# Young pony kicking dog



## shah's mum (20 July 2013)

I am not strictly a new owner, I have had ponies in the past but only 'schoolmaster' types. However I have had quite a break from horses and have just returned by aquiring a 2yo 'neglected' shetland. He has not seen much of the world and had no handling, but has learnt alot in the last couple of weeks, tying up, hoof care, traffic all fine..
A girl at our yard has a collie who insists on running round his feet, unfortunately I wasnt there at their first encounter and I'm dissapointed that he now kicks her. I wanted to introduce him slowly to my dogs, but this happened first.
Does anyone have any experience of kicking? My instinct is to get my calm dogs to be near him, head end! and desensitise him, but I'm afraid that he has 'taught himself' to kick dogs already.
Please dont anyone ask me to wallop him as I dont treat my animals like that... Thank you..


----------



## Clodagh (20 July 2013)

Kicking is unacceptable as is the dog being round his feet.
From the kicking point of view, if he lifted a leg he would get a loud growl from me, if he used it he would get whatever I had in my hands up his bum - bucket, brush, whatever. There is more than one way to wallop a horse!
Keep the dog away the owner is a numpty. I would let him be dog free until you are happier together doing stuff then gradually get him used to seeing them about. The collie was probably trying to herd him and from his point of view that is very scary.


----------



## Maesfen (20 July 2013)

Agree totally with Clodagh.
You saying you don't wallop your animals, good for you but you might wish you had if next time it's a child he kicks out at simply because he doesn't like something new.  
Be a responsible owner and demand he behaves at all times otherwise you run the risk of him turning into a nightmare around anything he doesn't like.  Yes, it was unfortunate and the owner of the dog was totally stupid which has set back your training of him but please don't use the blanket expression that you don't reprimand your animals  when you do need to do so, firmly with voice and back up (if need be) when it deserves it as that is totally irresponsible and does no favours to your pony.


----------



## shah's mum (20 July 2013)

I did not say I do not reprimand my animals, I said I am not going to start walloping him..He is nervous enough...I am used to 'growling' I have 3 dogs!! And I have managed to interupt my rescue hound chasing deer, no mean feat!! So I am proactive in correcting behaviour!!  I was thinking of more of an iteruption like throwing a bucket at his feet to interupt/ startle him..
Oh yes the collie was trying to round him up, it happened in a second, and its really set me back.. I understand that it was completely new and scary for him,his first experience with a dog was not a good one..as I said I was not there at the time. New yard, new people complete blooming nightmare..


----------



## twiggy2 (20 July 2013)

if a dog is herding the horse i expect a dog to kick, but if the dog is just around the horse then they should at worst tolerate each other.

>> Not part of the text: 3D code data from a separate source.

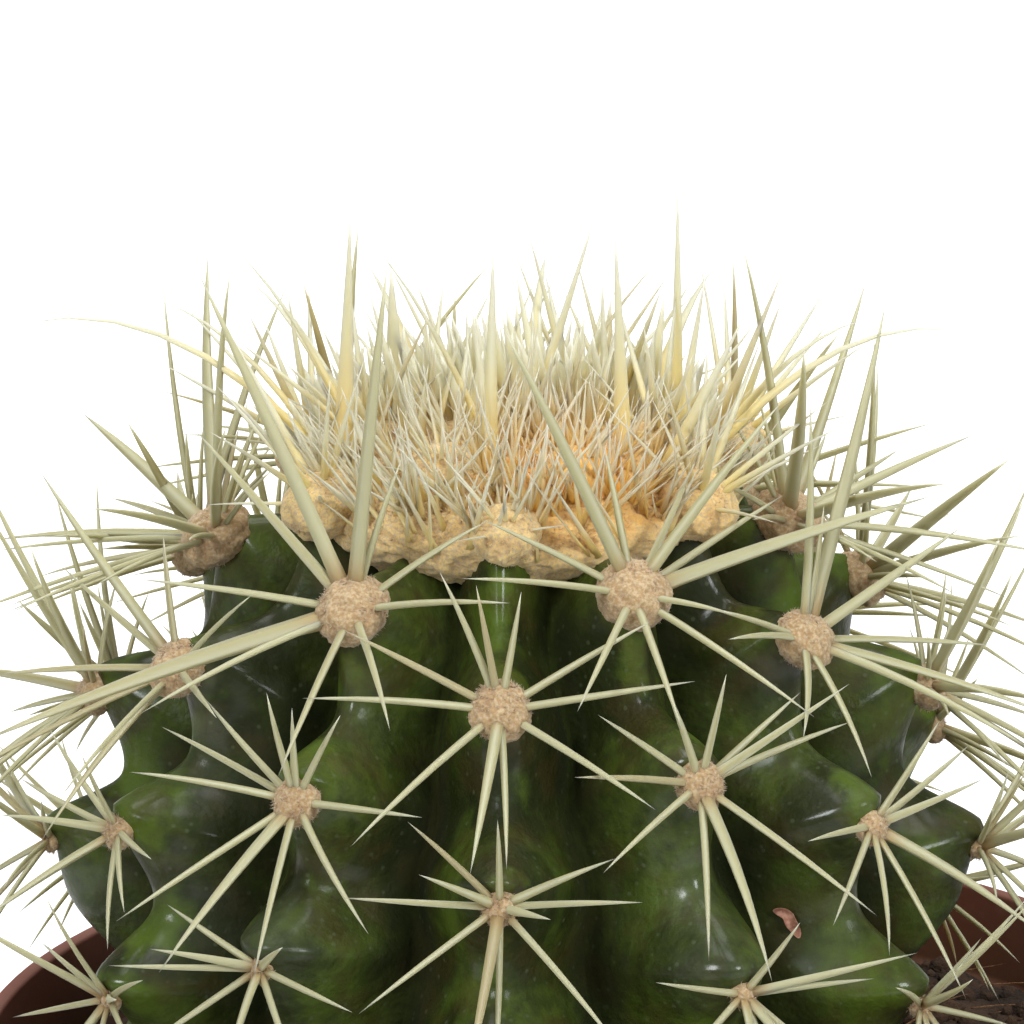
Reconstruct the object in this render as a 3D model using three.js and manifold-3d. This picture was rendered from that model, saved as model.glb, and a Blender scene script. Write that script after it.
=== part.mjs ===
// A young round cactus with straw-coloured spines, in a plain nursery pot.
// Millimetres and degrees. +Z is up, -Y is the front, and the origin is the middle of
// the pot's underside.
import * as THREE from 'three';
import Module from 'manifold-3d';
import { mergeVertices } from 'three/addons/utils/BufferGeometryUtils.js';

const wasm = await Module();
wasm.setup();

const GAP = 0.3; // left between two pieces that touch
const STEEP_GAP = 0.45; // measured up and out, it leaves about GAP beside a steep groove

// Pot
const POT_HEIGHT = 95;
const RIM_RADIUS = 60;
const RIM_BAND = 10;
const RIM_PROUD = 2.2;
const FOOT_RADIUS = 43;
const POT_WALL = 1.6;
const POT_SIDES = 44;
const PAD_RADIUS = 12; // the flat middle of the underside
const FOOT_WIDTH = 8;
const CHANNEL_HEIGHT = 2.5; // how far the ring between pad and foot is raised
const DRAIN_HOLES = 8;
const DRAIN_RADIUS = 3.5;
const DRAIN_CIRCLE = 24;

// Soil
const SOIL_LEVEL = 87;
const SOIL_LUMP = 0.8;

// Body: an upright half-ellipse spun into ribs, standing a little left of the pot's middle
const BODY_X = -8;
const BODY_RADIUS = 46.5;
const WAIST_HEIGHT = 104; // height of the widest ring
const TOP_HALF = 53.2;
const BOTTOM_HALF = 42;
const RIBS = 13;
const HALF_RIBS = (RIBS - 1) / 2; // ribs are numbered from -6 to 6, and 0 is in front
const FIRST_RIB = -2.3; // bearing of the front rib, anticlockwise from the front
const RIB_STEP = 360 / RIBS;
const GROOVE_DEPTH = 13.5;
const GROOVE_ROUND = 0.35; // how round the ridge is, as a share of half a rib
const GROOVE_WANDER = 0.07; // how far a groove swings between two ribs, in ribs
const NOTCH_DEPTH = 6; // dip of the ridge between two areoles
const NOTCH_PLACE = 0.56; // how far down from one tubercle's tip to the next the dip lies
const TIP_ABOVE_AREOLE = 0.12; // the tip of a tubercle lies this share of a row higher
const NOTCH_SHARPNESS = 0.6; // 0 for a round tubercle, 1 for a pointed one
const POLE_RADIUS = 8; // nearer to the axis than this, grooves run out level
const CROWN_DIP = 5;
const CROWN_RADIUS = 18;
const FULL_RIBS_ACROSS = 0.72; // of the body's radius, from where the ribs fade inwards
const ROOT_TAPER = 35; // degrees below the waist where the ribs start to fade
const SUNKEN_RIBS = [3, -3, 4, -4]; // whose ridges fall back below their last areole
const SUNKEN_DEPTH = 5;
const SUNKEN_LATITUDES = [10, -4]; // where they start to fall back, and where they have

// Areoles, counted down each rib from the crown's edge
const FIRST_LATITUDE = 63.2;
const ROW_STEP = 21.9;
const ROW_EASE = 0.65;
const REGULAR_RIBS = 3; // ribs past this one, on either side, creep
const ROW_CREEP = 0.25; // by this share of a row at the back
const AREOLE_TILT = 8; // they face a little higher than the ridge does
const EVEN_ROWS = [1, 2, 3, 4];
const ODD_ROWS = [0.5, 1.5, 2.5, 3.5];

// Spines
const SPINE_SIDES = 3;
const RADIAL_WIDTH = 1.15;
const CENTRAL_WIDTH = 1.75;
const MID_WIDTH = 0.72; // width half way along, as a share of the base's
const STOUT_WIDTH = 1.3; // a spine wider than this is modelled with its bend
const SHORTEST_SPINE = 5;

// How far an areole grew from its regular place: [degrees anticlockwise, mm up].
const STRAYED = {
  '0,0': [-2, 0], '0,2': [0.4, 0], '-1,0.5': [-1.2, -0.3], '-1,1.5': [0.2, -1],
  '-1,2.5': [-0.9, 1], '1,0.5': [-1.8, 1.2], '1,1.5': [0, 0.8], '1,2.5': [1.6, -0.8],
  '-2,0': [-1.9, 0], '-2,1': [-4, -1.5], '-2,2': [-1.4, 0], '-2,3': [3, 2],
  '2,1': [1.4, 2], '2,2': [-2, 2], '2,3': [1.5, 1.4], '3,0.5': [1.2, 2], '3,1.5': [4, 0],
  '3,2.5': [-1, 2], '-3,0.5': [-1.6, 0], '-3,1.5': [-4, -1.5], '-3,2.5': [3, 2],
  '4,4': [0, -9], '-4,4': [0, -9], '4,5': [0, -6], '-4,5': [0, -6],
  '3,3.5': [0, -13], '-3,3.5': [0, -13], '3,4.5': [0, -8], '-3,4.5': [0, -8],
  '3,5.5': [0, -3], '-3,5.5': [0, -3],
};
const BURIED = ['3,3.5', '-3,3.5', '4,4', '-4,4']; // areoles that grew down to the soil

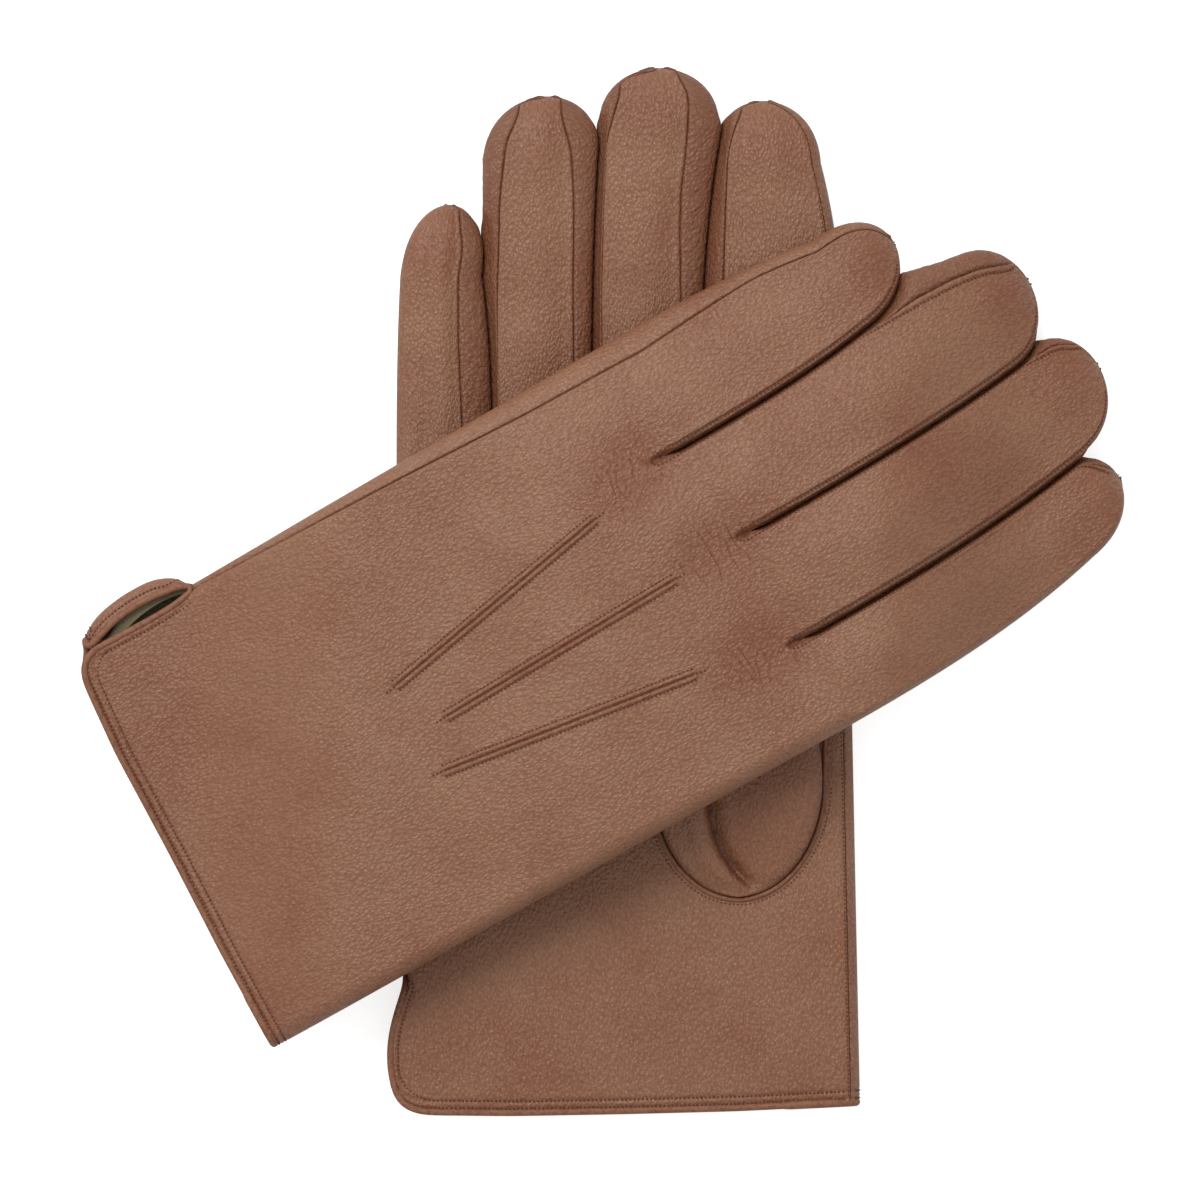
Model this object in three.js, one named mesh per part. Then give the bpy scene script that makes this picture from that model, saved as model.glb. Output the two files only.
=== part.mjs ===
// A pair of men's leather dress gloves, laid crossed: the right one palm up, the left one back up over it.
// Millimetres. +Z is up, +Y runs from the right glove's cuff to its fingertips, the origin is under the pair.
import * as THREE from 'three';

// Sizes of one glove, the same for both hands
const HAND_HALF_WIDTH = 53.5;
const CUFF_TO_ROOTS = 155;
const FINGER_LENGTHS = [67, 90.5, 95, 86];
const FINGER_CAPS = [17, 15, 15, 15];
const HAND_RADIUS = 4.7;
const FINGER_RADIUS = 4.6;
const CUFF_RADIUS = 4.5;
const CUFF_TAPER = 35;
const HAND_CROWN = 1.0;
const FINGER_CROWN = 0.7;
const REST_HOLLOW = 1;
const CROWN_START = 26;
const CROWN_RISE = 28;

// Leather, lining and the clearances between sewn pieces
const LEATHER = 0.8;
const LINING = 0.4;
const SEAM_GAP = 0.3;
const LINING_CLEARANCE = 0.6;
const POINT_CLEARANCE = 0.6;
const WELT_CLEARANCE = 0.5;
const THUMB_CLEARANCE = 0.5;
const FINGER_GAP = 0.6;
const SWELL_BEFORE = 6;
const SWELL_AFTER = 14;
const CREASE_GAP = 0.3;
const VALLEY_LENGTH = 18;
const LINING_INSET = LEATHER + LINING_CLEARANCE;

// The vent at the little-finger side of the cuff
const VENT_LENGTH = 35;
const LEFT_VENT_BULGE = 4.3;
const RIGHT_VENT_BULGE = 1.7;
const LEFT_HEM_RISES = [3, 0.6, -0.1, -1.1, -1.4];
const RIGHT_HEM_RISES = [0, -0.3, 0.2, 0.9, 2.2];
const CORNER_RADIUS = 9;
const BINDING_RADIUS = 0.85;
const HEM_INSET = 2 * BINDING_RADIUS + SEAM_GAP;

// Seams, measured in from the glove's outline
const OUTER_SEAM_INSET = 4.6;
const VENT_SEAM_INSET = 1.2;
const TIP_SEAM_INSET = 3.2;
const INDEX_SEAM_INSET = 2.2;
const FOURCHETTE_INSET = 5;
const FOURCHETTE_SPREAD = 16;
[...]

if you were not there how do you know the collie did not put a little nip in?

i would only punish the kick if the dog are not herding or you will create a pony with no confidence in you at all, if the dogs are behaving i would punish a wave or lift of the leg i would not wait for a kick


----------



## Dry Rot (20 July 2013)

I've kept dogs and ponies together for quite a while and an active dog usually has no problem evading a pony, so I wouldn't worry too much about the safety of the dog.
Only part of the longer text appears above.